A contiguous set of File_Lines that belong together, such as (continued) statement(s), or a comment block. This structure maintains the format of the original input, so that it can be re-emitted in a similar form. NOTE: there may be more than one statement in a Logical_Line if they have been compounded with semicolons.

The Logical_Line is a fundamental data structure that: groups File_Lines; presents a sequence of Token_Text representing the Fortran tokens; and organizes Token_Text into ranges for categorization.

LL_TT_Range
This is more of an intermediary than anything, but it is the base of other classes. The “Logical Line Token Text Range” is a class that allows a range of Token_Text in a given Logical_Line to be handled as a stand-alone entity, storing references to both the TT_Range and to the source Logical_Line.
LL_Stmt
The “Logical Line Statement” is meant to represent one Fortran statement. Derived from LL_TT_Range, it provides all the physical layout associated with a range of tokens in a Logical_Line, and acts as anchor for (optionally) holding a concrete syntax tree for the statement (see next section). An LL_Stmt also holds any comment block found above the Fortran statement. This is to allow a comment to stay anchored to a statement as text moves around.
Logical_File
A sequence of Logical_Lines and LL_Stmts that make up a file, plus other identifying information. This is the level at which Logical_Lines are inserted, modified, deleted or split.

Grammar Level

The results of parsing sets of input lines are stored as trees, generically defined in Tree.hh. Each node in the tree can store data, and can have an arbitrary number of branches (children).
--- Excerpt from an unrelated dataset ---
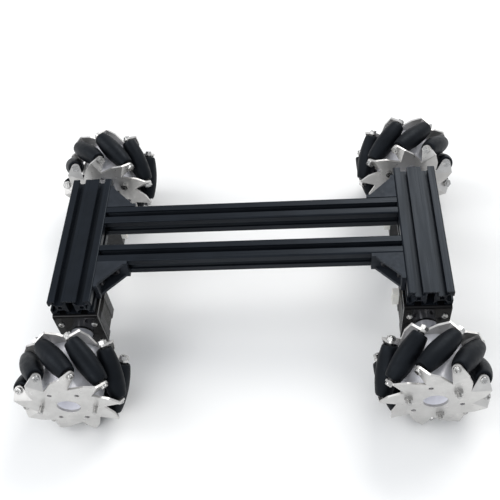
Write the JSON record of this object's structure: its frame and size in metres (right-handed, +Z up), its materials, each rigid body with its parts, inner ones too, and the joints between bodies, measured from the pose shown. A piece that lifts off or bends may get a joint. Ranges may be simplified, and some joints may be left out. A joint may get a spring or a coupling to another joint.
{
  "type": "mecanum robot chassis",
  "caption": "Robot chassis of slotted aluminium rails and cross members, with a stepper motor and a roller wheel at each corner.",
  "frame": {"origin": "on the ground, in the middle of the four wheels", "axes": "+X along the cross members to the right, +Y along the side rails to the rear, +Z up"},
  "size_m": [0.4176, 0.3142, 0.1],
  "materials": {
    "extrusion": "satin",
    "cast_bracket": "satin",
    "black_steel": "satin",
    "plain_steel": "satin",
    "black_plate": "gloss",
    "motor_cap": "satin",
    "lamination": "satin",
    "white_plastic": "satin",
    "wheel_plate": "satin",
    "polished_hub": "gloss",
    "roller_rubber": "satin"
  },
  "bodies": {
    "chassis": {"rail_left": "extrusion", "rail_right": "extrusion", "cross_member_front": "extrusion", "cross_member_rear": "extrusion", "corner_brackets": "cast_bracket", "frame_screws": "black_steel", "slot_nuts": "plain_steel", "motor_brackets": "black_plate", "motor_caps": "motor_cap", "motor_stators": "lamination", "motor_screws": "plain_steel", "motor_connectors": "white_plastic"},
    "wheel_front_left": {"wheel_front_left_plates": "wheel_plate", "wheel_front_left_drive": "polished_hub", "wheel_front_left_fasteners": "plain_steel"},
    "roller_front_left_1": {"roller_front_left_1": "roller_rubber"},
    "roller_front_left_2": {"roller_front_left_2": "roller_rubber"},
    "roller_front_left_3": {"roller_front_left_3": "roller_rubber"},
    "roller_front_left_4": {"roller_front_left_4": "roller_rubber"},
    "roller_front_left_5": {"roller_front_left_5": "roller_rubber"},
    "roller_front_left_6": {"roller_front_left_6": "roller_rubber"},
    "roller_front_left_7": {"roller_front_left_7": "roller_rubber"},
    "roller_front_left_8": {"roller_front_left_8": "roller_rubber"},
    "roller_front_left_9": {"roller_front_left_9": "roller_rubber"},
    "wheel_front_right": {"wheel_front_right_plates": "wheel_plate", "wheel_front_right_drive": "polished_hub", "wheel_front_right_fasteners": "plain_steel"},
    "roller_front_right_1": {"roller_front_right_1": "roller_rubber"},
    "roller_front_right_2": {"roller_front_right_2": "roller_rubber"},
    "roller_front_right_3": {"roller_front_right_3": "roller_rubber"},
    "roller_front_right_4": {"roller_front_right_4": "roller_rubber"},
    "roller_front_right_5": {"roller_front_right_5": "roller_rubber"},
    "roller_front_right_6": {"roller_front_right_6": "roller_rubber"},
    "roller_front_right_7": {"roller_front_right_7": "roller_rubber"},
    "roller_front_right_8": {"roller_front_right_8": "roller_rubber"},
    "roller_front_right_9": {"roller_front_right_9": "roller_rubber"},
    "wheel_rear_left": {"wheel_rear_left_plates": "wheel_plate", "wheel_rear_left_drive": "polished_hub", "wheel_rear_left_fasteners": "plain_steel"},
    "roller_rear_left_1": {"roller_rear_left_1": "roller_rubber"},
    "roller_rear_left_2": {"roller_rear_left_2": "roller_rubber"},
    "roller_rear_left_3": {"roller_rear_left_3": "roller_rubber"},
    "roller_rear_left_4": {"roller_rear_left_4": "roller_rubber"},
    "roller_rear_left_5": {"roller_rear_left_5": "roller_rubber"},
    "roller_rear_left_6": {"roller_rear_left_6": "roller_rubber"},
    "roller_rear_left_7": {"roller_rear_left_7": "roller_rubber"},
    "roller_rear_left_8": {"roller_rear_left_8": "roller_rubber"},
    "roller_rear_left_9": {"roller_rear_left_9": "roller_rubber"},
    "wheel_rear_right": {"wheel_rear_right_plates": "wheel_plate", "wheel_rear_right_drive": "polished_hub", "wheel_rear_right_fasteners": "plain_steel"},
    "roller_rear_right_1": {"roller_rear_right_1": "roller_rubber"},
    "roller_rear_right_2": {"roller_rear_right_2": "roller_rubber"},
    "roller_rear_right_3": {"roller_rear_right_3": "roller_rubber"},
    "roller_rear_right_4": {"roller_rear_right_4": "roller_rubber"},
    "roller_rear_right_5": {"roller_rear_right_5": "roller_rubber"},
    "roller_rear_right_6": {"roller_rear_right_6": "roller_rubber"},
    "roller_rear_right_7": {"roller_rear_right_7": "roller_rubber"},
    "roller_rear_right_8": {"roller_rear_right_8": "roller_rubber"},
    "roller_rear_right_9": {"roller_rear_right_9": "roller_rubber"}
  },
  "joints": [
    {"name": "front_left_wheel_spin", "type": "hinge", "parent": "chassis", "child": "wheel_front_left", "pos_m": [-0.15885, -0.125, 0.05], "axis": [0, 1, 0], "continuous": true},
    {"name": "front_left_roller_1_spin", "type": "hinge", "parent": "wheel_front_left", "child": "roller_front_left_1", "pos_m": [-0.121, -0.125, 0.0637], "axis": [-0.2407, 0.7071, 0.6649], "continuous": true},
    {"name": "front_left_roller_2_spin", "type": "hinge", "parent": "wheel_front_left", "child": "roller_front_left_2", "pos_m": [-0.13866, -0.125, 0.08482], "axis": [-0.6118, 0.7071, 0.3546], "continuous": true},
    {"name": "front_left_roller_3_spin", "type": "hinge", "parent": "wheel_front_left", "child": "roller_front_left_3", "pos_m": [-0.16577, -0.125, 0.08965], "axis": [-0.6966, 0.7071, -0.1216], "continuous": true},
    {"name": "front_left_roller_4_spin", "type": "hinge", "parent": "wheel_front_left", "child": "roller_front_left_4", "pos_m": [-0.18964, -0.125, 0.07593], "axis": [-0.4555, 0.7071, -0.5409], "continuous": true},
    {"name": "front_left_roller_5_spin", "type": "hinge", "parent": "wheel_front_left", "child": "roller_front_left_5", "pos_m": [-0.1991, -0.125, 0.05007], "axis": [-0.0012, 0.7071, -0.7071], "continuous": true},
    {"name": "front_left_roller_6_spin", "type": "hinge", "parent": "wheel_front_left", "child": "roller_front_left_6", "pos_m": [-0.18973, -0.125, 0.02418], "axis": [0.4536, 0.7071, -0.5425], "continuous": true},
    {"name": "front_left_roller_7_spin", "type": "hinge", "parent": "wheel_front_left", "child": "roller_front_left_7", "pos_m": [-0.16591, -0.125, 0.01037], "axis": [0.6961, 0.7071, -0.124], "continuous": true},
    {"name": "front_left_roller_8_spin", "type": "hinge", "parent": "wheel_front_left", "child": "roller_front_left_8", "pos_m": [-0.13879, -0.125, 0.01511], "axis": [0.613, 0.7071, 0.3525], "continuous": true},
    {"name": "front_left_roller_9_spin", "type": "hinge", "parent": "wheel_front_left", "child": "roller_front_left_9", "pos_m": [-0.12105, -0.125, 0.03617], "axis": [0.243, 0.7071, 0.664], "continuous": true},
    {"name": "front_right_wheel_spin", "type": "hinge", "parent": "chassis", "child": "wheel_front_right", "pos_m": [0.15885, -0.125, 0.05], "axis": [0, 1, 0], "continuous": true},
    {"name": "front_right_roller_1_spin", "type": "hinge", "parent": "wheel_front_right", "child": "roller_front_right_1", "pos_m": [0.19876, -0.125, 0.05518], "axis": [0.0911, 0.7071, -0.7012], "continuous": true},
    {"name": "front_right_roller_2_spin", "type": "hinge", "parent": "wheel_front_right", "child": "roller_front_right_2", "pos_m": [0.18609, -0.125, 0.07963], "axis": [0.5205, 0.7071, -0.4786], "continuous": true},
    {"name": "front_right_roller_3_spin", "type": "hinge", "parent": "wheel_front_right", "child": "roller_front_right_3", "pos_m": [0.16068, -0.125, 0.09021], "axis": [0.7064, 0.7071, -0.0321], "continuous": true},
    {"name": "front_right_roller_4_spin", "type": "hinge", "parent": "wheel_front_right", "child": "roller_front_right_4", "pos_m": [0.1344, -0.125, 0.08198], "axis": [0.5617, 0.7071, 0.4295], "continuous": true},
    {"name": "front_right_roller_5_spin", "type": "hinge", "parent": "wheel_front_right", "child": "roller_front_right_5", "pos_m": [0.11957, -0.125, 0.05878], "axis": [0.1543, 0.7071, 0.6901], "continuous": true},
    {"name": "front_right_roller_6_spin", "type": "hinge", "parent": "wheel_front_right", "child": "roller_front_right_6", "pos_m": [0.12312, -0.125, 0.03148], "axis": [-0.3254, 0.7071, 0.6278], "continuous": true},
    {"name": "front_right_roller_7_spin", "type": "hinge", "parent": "wheel_front_right", "child": "roller_front_right_7", "pos_m": [0.14338, -0.125, 0.01284], "axis": [-0.6528, 0.7071, 0.2717], "continuous": true},
    {"name": "front_right_roller_8_spin", "type": "hinge", "parent": "wheel_front_right", "child": "roller_front_right_8", "pos_m": [0.17089, -0.125, 0.01159], "axis": [-0.6747, 0.7071, -0.2115], "continuous": true},
    {"name": "front_right_roller_9_spin", "type": "hinge", "parent": "wheel_front_right", "child": "roller_front_right_9", "pos_m": [0.19276, -0.125, 0.02831], "axis": [-0.381, 0.7071, -0.5957], "continuous": true},
    {"name": "rear_left_wheel_spin", "type": "hinge", "parent": "chassis", "child": "wheel_rear_left", "pos_m": [-0.15885, 0.125, 0.05], "axis": [0, 1, 0], "continuous": true},
    {"name": "rear_left_roller_1_spin", "type": "hinge", "parent": "wheel_rear_left", "child": "roller_rear_left_1", "pos_m": [-0.12525, 0.125, 0.07216], "axis": [-0.3892, 0.7071, 0.5903], "continuous": true},
    {"name": "rear_left_roller_2_spin", "type": "hinge", "parent": "wheel_rear_left", "child": "roller_rear_left_2", "pos_m": [-0.14735, 0.125, 0.08857], "axis": [-0.6776, 0.7071, 0.202], "continuous": true},
    {"name": "rear_left_roller_3_spin", "type": "hinge", "parent": "wheel_rear_left", "child": "roller_rear_left_3", "pos_m": [-0.17484, 0.125, 0.08694], "axis": [-0.649, 0.7071, -0.2808], "continuous": true},
    {"name": "rear_left_roller_4_spin", "type": "hinge", "parent": "wheel_rear_left", "child": "roller_rear_left_4", "pos_m": [-0.19484, 0.125, 0.06802], "axis": [-0.3166, 0.7071, -0.6323], "continuous": true},
    {"name": "rear_left_roller_5_spin", "type": "hinge", "parent": "wheel_rear_left", "child": "roller_rear_left_5", "pos_m": [-0.198, 0.125, 0.04067], "axis": [0.1639, 0.7071, -0.6879], "continuous": true},
    {"name": "rear_left_roller_6_spin", "type": "hinge", "parent": "wheel_rear_left", "child": "roller_rear_left_6", "pos_m": [-0.18285, 0.125, 0.01769], "axis": [0.5677, 0.7071, -0.4216], "continuous": true},
    {"name": "rear_left_roller_7_spin", "type": "hinge", "parent": "wheel_rear_left", "child": "roller_rear_left_7", "pos_m": [-0.15646, 0.125, 0.00982], "axis": [0.7059, 0.7071, 0.0419], "continuous": true},
    {"name": "rear_left_roller_8_spin", "type": "hinge", "parent": "wheel_rear_left", "child": "roller_rear_left_8", "pos_m": [-0.13119, 0.125, 0.02076], "axis": [0.5138, 0.7071, 0.4858], "continuous": true},
    {"name": "rear_left_roller_9_spin", "type": "hinge", "parent": "wheel_rear_left", "child": "roller_rear_left_9", "pos_m": [-0.11887, 0.125, 0.04537], "axis": [0.0813, 0.7071, 0.7024], "continuous": true},
    {"name": "rear_right_wheel_spin", "type": "hinge", "parent": "chassis", "child": "wheel_rear_right", "pos_m": [0.15885, 0.125, 0.05], "axis": [0, 1, 0], "continuous": true},
    {"name": "rear_right_roller_1_spin", "type": "hinge", "parent": "wheel_rear_right", "child": "roller_rear_right_1", "pos_m": [0.19909, 0.125, 0.05091], "axis": [0.016, 0.7071, -0.7069], "continuous": true},
    {"name": "rear_right_roller_2_spin", "type": "hinge", "parent": "wheel_rear_right", "child": "roller_rear_right_2", "pos_m": [0.18909, 0.125, 0.07657], "axis": [0.4667, 0.7071, -0.5312], "continuous": true},
    {"name": "rear_right_roller_3_spin", "type": "hinge", "parent": "wheel_rear_right", "child": "roller_rear_right_3", "pos_m": [0.16494, 0.125, 0.08979], "axis": [0.699, 0.7071, -0.107], "continuous": true},
    {"name": "rear_right_roller_4_spin", "type": "hinge", "parent": "wheel_rear_right", "child": "roller_rear_right_4", "pos_m": [0.13794, 0.125, 0.08439], "axis": [0.6042, 0.7071, 0.3674], "continuous": true},
    {"name": "rear_right_roller_5_spin", "type": "hinge", "parent": "wheel_rear_right", "child": "roller_rear_right_5", "pos_m": [0.12072, 0.125, 0.0629], "axis": [0.2267, 0.7071, 0.6698], "continuous": true},
    {"name": "rear_right_roller_6_spin", "type": "hinge", "parent": "wheel_rear_right", "child": "roller_rear_right_6", "pos_m": [0.12135, 0.125, 0.03538], "axis": [-0.2569, 0.7071, 0.6588], "continuous": true},
    {"name": "rear_right_roller_7_spin", "type": "hinge", "parent": "wheel_rear_right", "child": "roller_rear_right_7", "pos_m": [0.13952, 0.125, 0.01469], "axis": [-0.6202, 0.7071, 0.3396], "continuous": true},
    {"name": "rear_right_roller_8_spin", "type": "hinge", "parent": "wheel_rear_right", "child": "roller_rear_right_8", "pos_m": [0.16674, 0.125, 0.01053], "axis": [-0.6934, 0.7071, -0.1386], "continuous": true},
    {"name": "rear_right_roller_9_spin", "type": "hinge", "parent": "wheel_rear_right", "child": "roller_rear_right_9", "pos_m": [0.19026, 0.125, 0.02483], "axis": [-0.4421, 0.7071, -0.5518], "continuous": true}
  ]
}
To make tree traversal a little more convenient, the idea of a “cursor” is employed. This is effectively an iterator that can move in four directions: “up” (go up a level in the tree), “prev” (go to previous node at this level sharing up), “next” (go to next node at this level), and “down” (go down to the first branch off of this node). Dereferencing a cursor with * or -> returns a reference to the user data stored at the current node.

Stmt::Stmt_Tree
A Concrete Syntax Tree (CST) representing the structure of one complete Fortran statement. These encode the productions of the statement grammar, and are produced by the rules in parse_stmt.cc. Dereferencing a Stmt_Tree cursor returns an ST_Node_Data struct (defined in Stmt_Tree.hh), which contains the root syntax tag for the statement, and the LL_TT_Range that covers the statement.
Prgm::Prgm_Tree
A tree of Stmt_Trees, organizing Fortran statements into larger constructs, parts, and procedures. These are produced by rules in Prgm_Parsers_impl.hh. Dereferencing a Prgm_Tree cursor returns a Prgm_Node_Data struct (defined in Prgm_Tree.hh). If the cursor is an interior node of the tree (!is_stmt()), the Prgm_Node_Data can be used to obtain the range of LL_Stmts covered by this node. Otherwise, either the ll_stmt() or the stmt_tree() can be accessed direcly from the Prgm_Node_Data.
Procedure
This adapter class takes a Prgm_Tree cursor to a procedure (function-subprogram, subroutine-subprogram, main-program, or separate-module-subprogram) and creates (possibly-empty) LL_Stmt ranges across important regions of the procedure. This form is a lot easier to manipulate than the Prgm_Tree. For example, this can return an iterator to just the USE statements, avoiding a lot of condition testing in client code. This is the easiest mechanism to use for changing statements in a particular section.

Aggregate Objects

These are the high-level entities that should be used by most client applications to interrogate or manipulate Fortran source code.

Parsed_File
A lazy-evaluation container for a Logical_File and associated Prgm_Tree. This class also provides indentation functionality.
Procedure_Visitor
Given a Parsed_File, call a provided function on each procedure.

Missing Things

Unfortunately, concrete syntax trees (CSTs) are a real pain to work with, as they represent the organization of tokens, rather than that of language concepts. This is why compilers generally skip this step and go right to abstract syntax trees (ASTs). However, for gently manipulating the text in a line of source code, a CST is the way to go. FLPR needs to add AST support, or the functional equivalent thereof, for easier interrogation (e.g. “what subroutine name is being specified in this call-stmt?”)

As of yet, there are also no symbol tables (“symtabs”) in FLPR. These are being worked on, and also drive the need for AST functionality.

Finally (for now), it would also be useful to have some stmt-label management, to easily identify unused labels or unreachable code. This requires better parsing of things like write-stmt and computed-goto-stmt.